Она работала хорошо, и на сей раз тоже. Хокан Аксельссон — очередной бесчувственный мерзавец, заслуживающий солидного тюремного срока, и с учетом фотодоказательств оскорбительного насилия, представленных в сидиром-формате, а равно показаний нескольких из семерки педофилов, которые участвовали в извращенном распространении детской порнографии в восемь вечера по субботам, и собственного признания ответчика, — именно длительного срока и потребует обвинение, однако эта сволочь, скорее всего, отделается двумя-тремя годами.

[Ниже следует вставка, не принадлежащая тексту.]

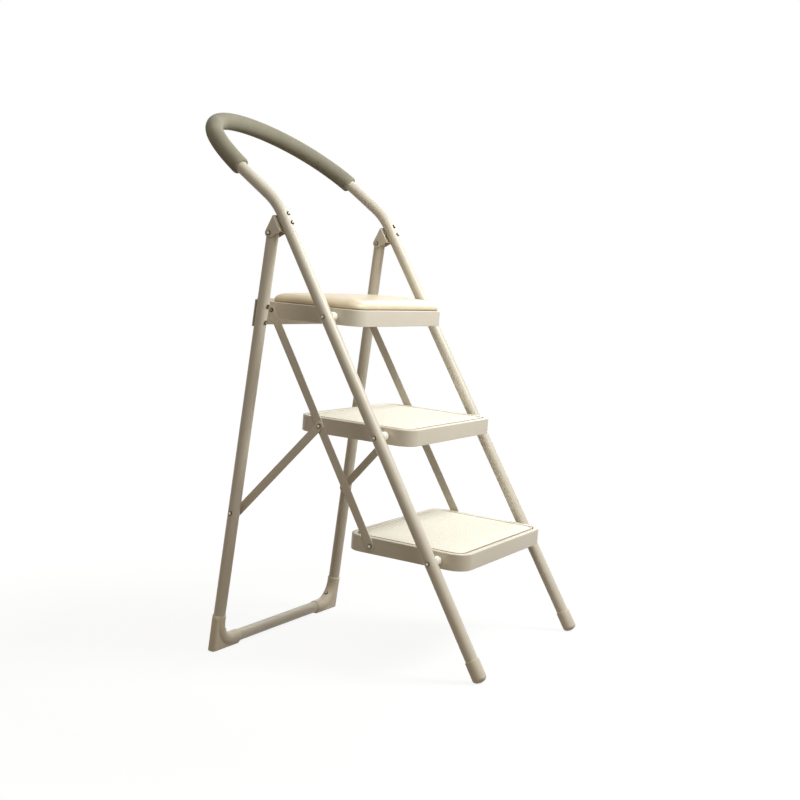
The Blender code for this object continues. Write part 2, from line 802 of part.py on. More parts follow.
def build_cross_rail(shop, frame, tube):
    """A sheet rail on the back of the rear legs, bowed out behind the steps."""
    leg_x = rear_leg_x(RAIL_TOP + RAIL_HEIGHT / 2)
    face = TUBE_RADIUS + CLEARANCE
    bowed = face + RAIL_CRANK_DEPTH
    crank_x = leg_x - RAIL_CRANK_START
    section = [
        (-leg_x - RAIL_END_OVERHANG, face),
        (-crank_x, face),
        (-crank_x + RAIL_CRANK_RUN, bowed),
        (crank_x - RAIL_CRANK_RUN, bowed),
        (crank_x, face),
        (leg_x + RAIL_END_OVERHANG, face),
    ]
    shape = bmesh.new()
    verts = [shape.verts.new((x, y, -RAIL_TOP)) for x, y in section]
    edges = [shape.edges.new(pair) for pair in zip(verts, verts[1:])]
    sheet = bmesh.ops.extrude_edge_only(shape, edges=edges)["geom"]
    lower = [item for item in sheet if isinstance(item, bmesh.types.BMVert)]
    bmesh.ops.translate(shape, vec=(0, 0, -RAIL_HEIGHT), verts=lower)
    for face_of_sheet in shape.faces:
        if face_of_sheet.normal.y > 0:
            face_of_sheet.normal_flip()
    mesh = mesh_of("rear_cross_rail", shape)
    rail = add_part(shop, "rear_cross_rail", mesh, "paint", frame, Matrix.Identity(4))
    add_solidify(rail, RAIL_SHEET)
    levels = {
        "upper": RAIL_TOP + RAIL_RIVET_INSET,
        "lower": RAIL_TOP + RAIL_HEIGHT - RAIL_RIVET_INSET,
    }
    for name, side in SIDES.items():
        for level, down in levels.items():
            place = forward(side * rear_leg_x(down), 0, -down)
            for part in (tube, rail):
                drill(shop, part, RIVET_DIAMETER / 2, 2 * TUBE_DIAMETER, place)
            add_rivet(
                shop,
                f"{name}_rail_rivet_{level}",
                TUBE_RADIUS + CLEARANCE,
                -face - RAIL_SHEET - CLEARANCE,
                frame,
                place,
            )


def pan_outline(along, rear, rear_radius):
    """The outer outline of a step's pan, around its front pivot."""
    half_width = front_leg_x(along) - PAN_SIDE_GAP
    return Outline(half_width, -PAN_FRONT, rear, PAN_CORNER_RADIUS, rear_radius)


def build_pan(shop, name, outline, rim_width, step, extra_reach):
    """A pressed pan with a raised rim, hung on two rivets and linked by two more."""
    rim = PAN_RIM_HEIGHT
    recess_edge = RIM_ROUNDING + rim_width
    rings = [
        outline.ring(0, rim - PAN_DEPTH),
        outline.ring(0, rim - RIM_ROUNDING),
        outline.ring(RIM_ROUNDING, rim),
        outline.ring(recess_edge, rim),
        outline.ring(recess_edge + RECESS_SLOPE, rim - RECESS_DEPTH),
    ]
    mesh = loft_mesh(name, rings, closed_below=False)
    pan = add_part(shop, name, mesh, "paint", step, Matrix.Identity(4))
    add_solidify(pan, PAN_SHEET)
    level = name.split("_")[0]
    head_at = -PAN_SIDE_GAP + LINK_SIDE_GAP + BAR_THICKNESS + extra_reach + CLEARANCE
    leg_x = outline.half_width + PAN_SIDE_GAP
    for side_name, side in SIDES.items():
        for reach in (0.0, LINK_PIVOT_REACH):
            place = outward(side, outline.half_width, reach, 0)
            drill(shop, pan, RIVET_DIAMETER / 2, 4 * RIVET_DIAMETER, place)
        add_rivet(
            shop,
            f"{side_name}_{level}_link_rivet",
            head_at,
            -PAN_SIDE_GAP - PAN_SHEET - CLEARANCE,
            step,
            outward(side, leg_x, LINK_PIVOT_REACH, 0),
        )


def recess_outline(outline, rim_width):
    """What fits in a pan's recess, with a clearance all round."""
    inset = RIM_ROUNDING + rim_width + RECESS_SLOPE + CLEARANCE
    return Outline(
        outline.half_width - inset,
        outline.front + inset,
        outline.rear - inset,
        max(outline.front_radius - inset, LEAST_RECESS_RADIUS),
        max(outline.rear_radius - inset, LEAST_RECESS_RADIUS),
    )


def build_tread(shop, name, along, parent, extra_reach):
    """A lower step: its pan and the mat in it."""
    outline = pan_outline(along, PAN_REAR, PAN_CORNER_RADIUS)
    build_pan(shop, f"{name}_step_pan", outline, RIM_WIDTH, parent, extra_reach)
    low = PAN_RIM_HEIGHT - RECESS_DEPTH + CLEARANCE
    inner = recess_outline(outline, RIM_WIDTH)
    rings = [inner.ring(0, low), inner.ring(0, low + MAT_THICKNESS)]
    mesh = loft_mesh(f"{name}_step_mat", rings)
    add_part(shop, f"{name}_step_mat", mesh, "mat", parent, Matrix.Identity(4))


def build_seat(shop, along, parent):
    """The top step: its pan, and a cushion on a board."""
    outline = pan_outline(along, TOP_PAN_REAR, TOP_PAN_REAR_RADIUS)
    build_pan(shop, "top_step_pan", outline, TOP_RIM_WIDTH, parent, 0.0)
    low = PAN_RIM_HEIGHT - RECESS_DEPTH + CLEARANCE
    inner = recess_outline(outline, TOP_RIM_WIDTH)
    board_top = low + BOARD_THICKNESS
    rings = [inner.ring(0, low), inner.ring(0, board_top)]
    mesh = loft_mesh("seat_board", rings)
    add_part(shop, "seat_board", mesh, "board", parent, Matrix.Identity(4))
    rings = cushion_rings(inner, board_top + CLEARANCE)
    mesh = loft_mesh("seat_cushion", rings)
    add_part(shop, "seat_cushion", mesh, "vinyl", parent, Matrix.Identity(4))


def cushion_rings(outline, base):
    """Rings of a cushion that is tucked in below, rounded at its edge and crowned on top."""
    outline = outline._replace(rear_radius=CUSHION_REAR_RADIUS)
    girth = base + CUSHION_GIRTH_RISE
    reach = (outline.rear - outline.front) / 2
    rings = []
    for step in range(CUSHION_TUCK_RINGS):
        angle = math.radians(90 * step / CUSHION_TUCK_RINGS)
        rings.append(
            outline.ring(
                CUSHION_TUCK * (1 - math.sin(angle)),
                girth - CUSHION_GIRTH_RISE * math.cos(angle),
            )
        )
    for step in range(CUSHION_RINGS):
        inset = CUSHION_TOP_SHARE * reach * (step / (CUSHION_RINGS - 1)) ** 2
        edge = min(inset / CUSHION_EDGE_WIDTH, 1.0)
        crown = 1 - (1 - inset / reach) ** 2
        height = CUSHION_EDGE_RISE * math.sqrt(1 - (1 - edge) ** 2) + CUSHION_CROWN * crown
        rings.append(outline.ring(inset, girth + height))
    return rings


def build_links(shop, link_axis, side_name):
    """A straight bar through the rear pivots of all three steps."""
    side = SIDES[side_name]
    name = f"{side_name}_link"
    radius = BAR_WIDTH / 2
    discs = [(0, -STEP_PITCH, radius), (0, STEP_PITCH, radius)]
    mesh = disc_hull_mesh(name, discs, BAR_THICKNESS)
    offset = PAN_SIDE_GAP - LINK_SIDE_GAP - BAR_THICKNESS / 2
    x = side * (front_leg_x(STEP_ALONGS[1]) - offset)
    place = Matrix.Translation((x, 0, 0)) @ Matrix.Rotation(
        math.radians(-side * LEG_SPLAY), 4, "Y"
    )
    link = add_part(shop, name, mesh, "paint", link_axis, place)
    for reach in (-STEP_PITCH, 0, STEP_PITCH):
        hole = outward(side, abs(x), 0, reach)
        drill(shop, link, RIVET_DIAMETER / 2, 3 * RIVET_DIAMETER, hole)


def build_brace(shop, brace_axis, side_name, length):
    """A bar from the middle step's rear pivot to the rear leg, with its half of the rivet."""
    side = SIDES[side_name]
    name = f"{side_name}_brace"
    half = BAR_THICKNESS / 2
    top_x = (
        front_leg_x(STEP_ALONGS[1])
        - PAN_SIDE_GAP
        + LINK_SIDE_GAP
        + BAR_THICKNESS
        + BRACE_SIDE_GAP
        + half
    )
    foot_offset = TUBE_RADIUS + BRACE_LEG_GAP + half
    foot_x = rear_leg_x(BRACE_PIVOT_DOWN) - foot_offset
    slant = math.atan2(foot_x - top_x, length)
    radius = BAR_WIDTH / 2
    discs = [(0, 0, radius), (0, -length / math.cos(slant), radius)]
    mesh = disc_hull_mesh(name, discs, BAR_THICKNESS)
    place = Matrix.Translation((side * top_x, 0, 0)) @ Matrix.Rotation(
        -side * slant, 4, "Y"
    )
    brace = add_part(shop, name, mesh, "paint", brace_axis, place)
    for x, reach in ((top_x, 0), (foot_x, -length)):
        hole = outward(side, x, 0, reach)
        drill(shop, brace, RIVET_DIAMETER / 2, 3 * RIVET_DIAMETER, hole)
    inwards = outward(-side, -foot_x, 0, -length)
    head_at = half + CLEARANCE + radius * math.tan(slant)
    add_rivet(
        shop, f"{name}_rivet_inner", head_at, -half, brace_axis, inwards, tail=False
    )


def build_material(name, colour, roughness, metallic):
    """A Principled material of one colour."""
    material = bpy.data.materials.new(name)
    material.use_nodes = True
    shader = material.node_tree.nodes["Principled BSDF"]
    shader.inputs["Base Color"].default_value = (*colour, 1.0)
    shader.inputs["Roughness"].default_value = roughness
    shader.inputs["Metallic"].default_value = metallic
    material.diffuse_color = (*colour, 1.0)
    return material


def open_workshop():
    """An empty scene with its collections and materials."""
    for old in list(bpy.data.objects):
        bpy.data.objects.remove(old)
    scene = bpy.context.scene
    parts = bpy.data.collections.new("folding_step_ladder")
    cutters = bpy.data.collections.new("cutters")
    for collection in (parts, cutters):
        scene.collection.children.link(collection)
    finishes = {
        "paint": build_material("cream painted steel", (0.78, 0.75, 0.68), 0.35, 0.0),
        "steel": build_material("bright steel", (0.62, 0.60, 0.57), 0.3, 1.0),
        "foam": build_material("olive grey foam", (0.16, 0.15, 0.12), 0.9, 0.0),
        "vinyl": build_material("beige vinyl", (0.52, 0.43, 0.33), 0.5, 0.0),
        "board": build_material("fibreboard", (0.35, 0.24, 0.15), 0.8, 0.0),
        "mat": build_material("cream ribbed mat", (0.72, 0.68, 0.60), 0.6, 0.0),
        "plastic": build_material("pale plastic", (0.70, 0.68, 0.63), 0.5, 0.0),
        "bush": build_material("white plastic", (0.82, 0.81, 0.78), 0.4, 0.0),
    }
    return Workshop(parts, cutters, finishes)


def build_ladder():
    """The whole ladder, standing open."""
    shop = open_workshop()
    origin = add_empty(shop, "floor_centre", None, -origin_y(), 0, 0)
    floor_mesh = box_mesh(*FLOOR_BOX)
    floor = add_cutter(shop, "floor_cutter", floor_mesh, origin, Matrix.Identity(4))

    front = add_empty(shop, "front_frame_axis", origin, 0, 0, -FRONT_LEAN)
    build_front_frame(shop, front)
    build_front_feet(shop, front, floor)
    build_hinge_brackets(shop, front)
    build_step_hangers(shop, front)

    rear = add_empty(shop, "rear_fold_axis", origin, *hinge_point(), REAR_LEAN)
    build_rear_frame(shop, rear)

    bottom, middle, top = STEP_ALONGS
    axes = [
        add_empty(shop, f"{name}_step_axis", origin, *step_point(along), STEP_TILT)
        for name, along in zip(("bottom", "middle", "top"), STEP_ALONGS)
    ]
    build_tread(shop, "bottom", bottom, axes[0], 0.0)
    build_tread(shop, "middle", middle, axes[1], BRACE_SIDE_GAP + BAR_THICKNESS)
    build_seat(shop, top, axes[2])

    pivot = Vector(link_point(middle))
    reach = Vector(brace_foot_point()) - pivot
    brace_tilt = math.degrees(math.atan2(reach.x, -reach.y))
    for name in SIDES:
        link_axis = add_empty(shop, f"{name}_link_axis", origin, *pivot, -FRONT_LEAN)
        build_links(shop, link_axis, name)
        brace_axis = add_empty(shop, f"{name}_brace_axis", origin, *pivot, brace_tilt)
        build_brace(shop, brace_axis, name, reach.length)
    return shop


if __name__ == "__main__":
    build_ladder()
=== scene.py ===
"""Looks of a folding step ladder: cream powder coat, beige vinyl seat, textured mats and an olive foam grip.

All places are in metres in the frame of the CAD model. X is the width, the climber stands on the -Y
side and +Z is up. Side -1 is the left of the ladder and side 1 its right.
"""

import json
import logging
import math
from dataclasses import dataclass, field
from enum import Enum

import bmesh
import bpy
import numpy as np
from mathutils import Matrix, Vector

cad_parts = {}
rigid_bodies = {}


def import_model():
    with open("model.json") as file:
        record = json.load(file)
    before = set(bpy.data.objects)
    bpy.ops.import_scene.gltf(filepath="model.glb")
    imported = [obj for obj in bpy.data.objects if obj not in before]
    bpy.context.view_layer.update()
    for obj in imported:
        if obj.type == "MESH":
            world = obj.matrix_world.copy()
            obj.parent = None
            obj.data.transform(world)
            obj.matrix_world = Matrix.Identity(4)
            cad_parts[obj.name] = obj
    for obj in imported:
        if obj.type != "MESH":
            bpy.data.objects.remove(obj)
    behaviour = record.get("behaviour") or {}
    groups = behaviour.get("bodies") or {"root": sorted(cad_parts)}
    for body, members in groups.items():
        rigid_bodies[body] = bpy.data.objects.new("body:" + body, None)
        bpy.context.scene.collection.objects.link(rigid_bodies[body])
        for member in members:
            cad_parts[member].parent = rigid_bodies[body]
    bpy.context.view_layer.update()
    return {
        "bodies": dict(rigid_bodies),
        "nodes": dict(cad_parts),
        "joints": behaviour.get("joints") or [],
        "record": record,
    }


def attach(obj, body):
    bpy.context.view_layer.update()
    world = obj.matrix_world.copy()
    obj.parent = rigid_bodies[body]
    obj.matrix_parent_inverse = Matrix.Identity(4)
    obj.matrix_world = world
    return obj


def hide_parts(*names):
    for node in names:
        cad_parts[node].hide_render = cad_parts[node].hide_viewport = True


Array = np.ndarray
log = logging.getLogger("step_ladder")
SIDES = {"left": -1, "right": 1}
LEVELS = ("bottom", "middle", "top")
MM = 0.001
# Points nearer than this are welded, and edges sharper than this many degrees stay creased
WELD, CREASE = 2e-6, 35
# The least radius of an outline's corner
LEAST_CORNER = 0.0006
# A finish's cloudy patches are this many grains wide, and its two tones mix between these heights
PATCH_GRAINS, TONE_SPAN = 14, (0.35, 0.65)
# How far the roughness strays in the patches, and the depth of the relief
ROUGHNESS_SPREAD, RELIEF_DEPTH = 0.05, 0.3 * MM
# How far red, green and blue light pass into a translucent finish, and the scale of that
REDDENING, PASSAGE = (1.0, 0.9, 0.75), 4 * MM


class Relief(Enum):
    """What the surface of a finish is made of, which sets its pattern."""

    ORANGE_PEEL = "powder coat that has flowed to a faint ripple"
    CELLS = "closed-cell foam skin"
    GRAIN = "embossed grain of vinyl"
    STIPPLE = "stippled tread of a moulded mat"
    SATIN = "fine spark-eroded satin of a mould"
    TURNED = "plated metal with faint streaks"
    FIBRES = "pressed wood fibres"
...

Бьёрнссон терпеливо опровергала обвинение пункт за пунктом, настаивала, что обвиняемый страдает серьезным психическим расстройством и его необходимо поместить в закрытую психиатрическую лечебницу, хотя и знала, что этому не бывать, но таким образом открывалась возможность компромиссного решения, которое казалось невозможным после того, как Аксельссон признал себя виновным, а теперь было вполне достижимо; она гнула свою линию и явно заслужила одобрение присяжных, уже запахло насилием при смягчающих обстоятельствах, поскольку кто-то из них указал, что один ребенок был одет вызывающе.